Todos os quitutes que faziam parte de seu belo banquete não podiam mais ser saboreados. O pão que levou à boca logo ganhou a consistência do ouro e até mesmo sua filha ficou reluzente após um abraço. Num momento de desespero, durante uma prece, ele conseguiu que Baco revertesse o encanto e voltou a ter uma vida normal.
Diferentemente de Midas, Tistu, protagonista do livro Tistu, O Menino do Dedo Verde, acompanhou a infância de muitos, fazendo nascer plantas e flores em tudo o que tocava. Em seus esforços, demoveu guerreiros ao tocar em canhões e fazer com que disparassem flores em lugar de bombas.

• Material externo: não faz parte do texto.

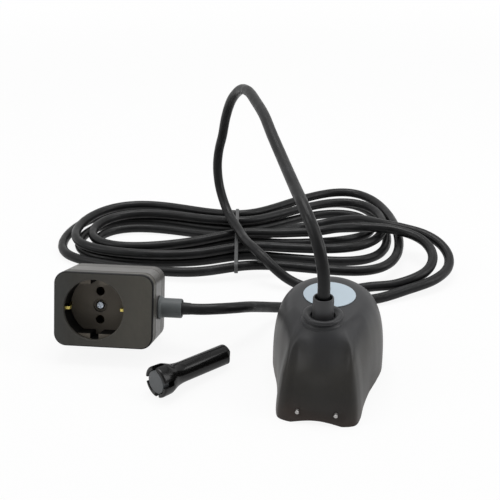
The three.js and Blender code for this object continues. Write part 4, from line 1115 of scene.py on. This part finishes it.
def make_tie():
    """A band drawn tight round the runs that pass through it, and its ratchet head on top."""
    held = []
    for half_degree in range(2 * HANK_START, 2 * HANK_END + 1):
        q = hank_point(half_degree / 2)
        if abs(across_tie(q.x, q.y)) < TIE_WIDTH / 2:
            held.append((along_tie(q.x, q.y), q.z))
    half = TIE_WIDTH / 2 - 0.4
    band = prism(wrapped(held, CORD_RADIUS + TIE_THICKNESS), -half, half)
    without(band, prism(wrapped(held, CORD_RADIUS + 0.05), -half - 1, half + 1))
    turned_up = Matrix(((0, 0, 1, 0), (1, 0, 0, 0), (0, 1, 0, 0), (0, 0, 0, 1)))
    place = (
        Matrix.Translation(HANK_PLACE)
        @ Matrix.Rotation(TIE_TURN, 4, "Z")
        @ Matrix.Translation((-TIE_LEFT, 0, 0))
        @ turned_up
    )
    strap = finished(band, "tie_band", "tie", "cable_tie", place, ease=0.3)
    back, top = max(held)
    under = top + CORD_RADIUS - 0.3
    head = block(back - 6.2, back - 0.6, under, under + 3.6, -2.6, 2.6)
    without(head, block(back - 4.5, back - 2.7, under + 1.2, under + 4, -1.7, 1.7))
    lock = finished(head, "tie_head", "tie", place=place, ease=0.35)
    return strap, lock


cord, cord_line, cord_length = make_cord()
cord.data.materials.append(LOOKS["cord"])
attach(cord, UNIT)
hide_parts("cord_hank", "cord_sensor_run", "cord_box_run")
make_tie()
make_head()
make_cord_entry()
make_label()
make_electrodes()
make_front_cover()
make_insert()
make_clips()
make_screws()
make_middle_shell()
make_rear_cover()
make_plug_pins()
make_gland()
make_key()


# ---------------------------------------------------------------- floor and light
FLOOR_HALF = 6.0
FLOOR_COLOUR = (0.9, 0.9, 0.9, 1)
FLOOR_WHITE_NEAR = 0.45
FLOOR_WHITE_FAR = 0.55
FLOOR_GLOSS = 0.45


def plain_floor():
    """Pale paper that shows the object's shadow, and runs to white away from it."""
    mesh = bpy.data.meshes.new("floor")
    corners = [(x * FLOOR_HALF, y * FLOOR_HALF, 0) for x, y in ((-1, -1), (1, -1), (1, 1), (-1, 1))]
    mesh.from_pydata(corners, [], [(0, 1, 2, 3)])
    floor = bpy.data.objects.new("floor", mesh)
    bpy.context.scene.collection.objects.link(floor)
    g = Graph(bpy.data.materials.new("floor_paper"))
    g.tree.nodes.clear()
    away = g.tree.nodes.new("ShaderNodeVectorMath")
    away.operation = "LENGTH"
    away = g.fill(away, {0: g.coordinate()}, "Value")
    whiter = g.span(away, FLOOR_WHITE_NEAR, FLOOR_WHITE_FAR, 0.5, 1.5, smooth=True)
    share = g.math("MULTIPLY_ADD", g.ray("Is Camera Ray"), whiter, g.seen_share(FLOOR_GLOSS))
    paper = g.node("ShaderNodeBsdfDiffuse", {"Color": FLOOR_COLOUR})
    white = g.node("ShaderNodeEmission", {"Color": WHITE})
    g.surface("ShaderNodeOutputMaterial", g.shaders(share, paper, white))
    mesh.materials.append(g.owner)


def sky():
    """A soft tent, brighter behind the object than in front of it, and seen as white."""
    world = bpy.data.worlds.new("studio")
    bpy.context.scene.world = world
    g = Graph(world)
    g.tree.nodes.clear()
    back = g.axis("Y", "Generated")
    soft = g.background(g.span(back, 0.16, 0.42, -0.75, 0.35, smooth=True))
    gloss = g.background(g.span(back, 0.45, 0.85, -0.75, 0.35, smooth=True))
    lit = g.shaders(g.seen_share(1.0), soft, gloss)
    seen = g.shaders(g.ray("Is Camera Ray"), lit, g.background(1.0))
    g.surface("ShaderNodeOutputWorld", seen)


def lamp(name, place, target, size, watts):
    """A soft box turned to its target, in metres and watts."""
    data = bpy.data.lights.new(name, "AREA")
    data.shape = "RECTANGLE"
    data.size, data.size_y = size
    data.energy = watts
    light = bpy.data.objects.new(name, data)
    bpy.context.scene.collection.objects.link(light)
    light.location = place
    light.rotation_euler = (Vector(target) - Vector(place)).to_track_quat("-Z", "Y").to_euler()


plain_floor()
sky()
lamp("top_box", (-0.1, 0.35, 1.3), (-0.05, 0.08, 0), (0.8, 0.7), 9.5)
lamp("left_box", (-1.1, -0.5, 0.9), (-0.05, 0.05, 0.03), (0.7, 0.8), 4)
lamp("right_box", (1.1, 0.1, 0.8), (-0.02, 0.05, 0.03), (0.6, 0.9), 5)

bpy.context.scene.view_settings.view_transform = "Standard"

As duas histórias fazem pensar no papel que cada ser humano quer protagonizar. Por um lado, atribui-se a culpa àqueles que estão por trás de cadeias desumanas de produção. Basta usar como exemplo a criação em massa de animais para o abate. Do outro lado dessa cadeia está, porém, o consumidor. Enquanto o consumidor não buscar saber de onde vêm os alimentos que compra e como são criados ou produzidos, priorizando adquirir aqueles que resultam de uma cadeia de produção ética e saudável, nada vai mudar.

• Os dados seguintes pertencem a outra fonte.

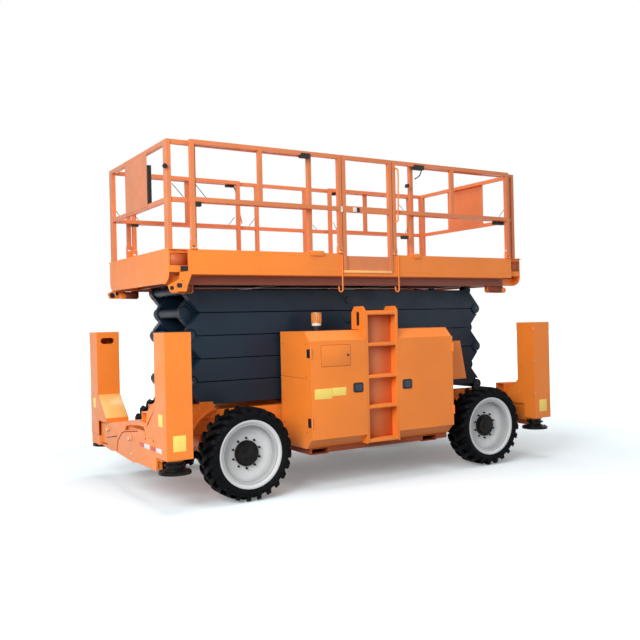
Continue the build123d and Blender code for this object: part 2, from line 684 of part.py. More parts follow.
def main_deck():
    """The main deck: floor, toe boards, runner channels, scissor tracks and hinge brackets."""
    inner_w = DECK_HALF_W - PLATE
    deck = box(-DECK_HALF_L, DECK_HALF_L, -inner_w - 1, inner_w + 1, DECK_FLOOR - 6, DECK_FLOOR)
    deck += box(-DECK_HALF_L, DECK_HALF_L, inner_w, DECK_HALF_W, DECK_LOW, TOE_TOP)
    deck += box(-DECK_HALF_L, DECK_HALF_L, inner_w - LIP_W, inner_w, TOE_TOP - 6, TOE_TOP)
    deck += box(-DECK_HALF_L, DECK_HALF_L, -DECK_HALF_W, -inner_w, DECK_LOW, SILL)
    deck += both_sides(runner_channel())
    track_low = BASE_PIN_Z + LEVELS * LEVEL_RISE + ROLLER_R + RUN
    deck += both_sides(box(-1850, 1850, INNER_Y - 45, INNER_Y + 45, track_low, DECK_FLOOR - 6))
    for x in (-1840, -700, 700, 1840):
        deck += box(x - 20, x + 20, -CHANNEL_Y0, CHANNEL_Y0, track_low, DECK_FLOOR - 6)
    deck += both_sides(top_hinge(track_low))
    for post in MAIN_POSTS_FAR:
        deck += rail_foot(post, FAR_MAIN_HINGE)
    return deck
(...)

Independentemente dos aspectos filosóficos, existe ainda um muito prático, que é a saúde. A relação dos alimentos com a saúde é evidente, e um corpo saudável é um instrumento precioso para se viver bem.
É claro que a equação vai demandar tempo até resultar em equilíbrio entre os desejos do consumidor consciente e os produtos à venda, mas, quanto mais consumidores conscientes surgirem, mais produtores éticos conseguirão se erguer no mercado.

A diminuição da quantidade de abelhas, os corpos doentes, a natureza e sua força espantosa... Numa sociedade como a nossa, quantos meninos do dedo verde precisaríamos para combater a ganância de Midas? Mais do que pedir ajuda a Tistu, será que podemos buscar inspiração em sua figura e fazer uma nova aliança com a natureza? Será que podemos construir um novo tempo em que Gaia, protetora e soberana, seja reverenciada?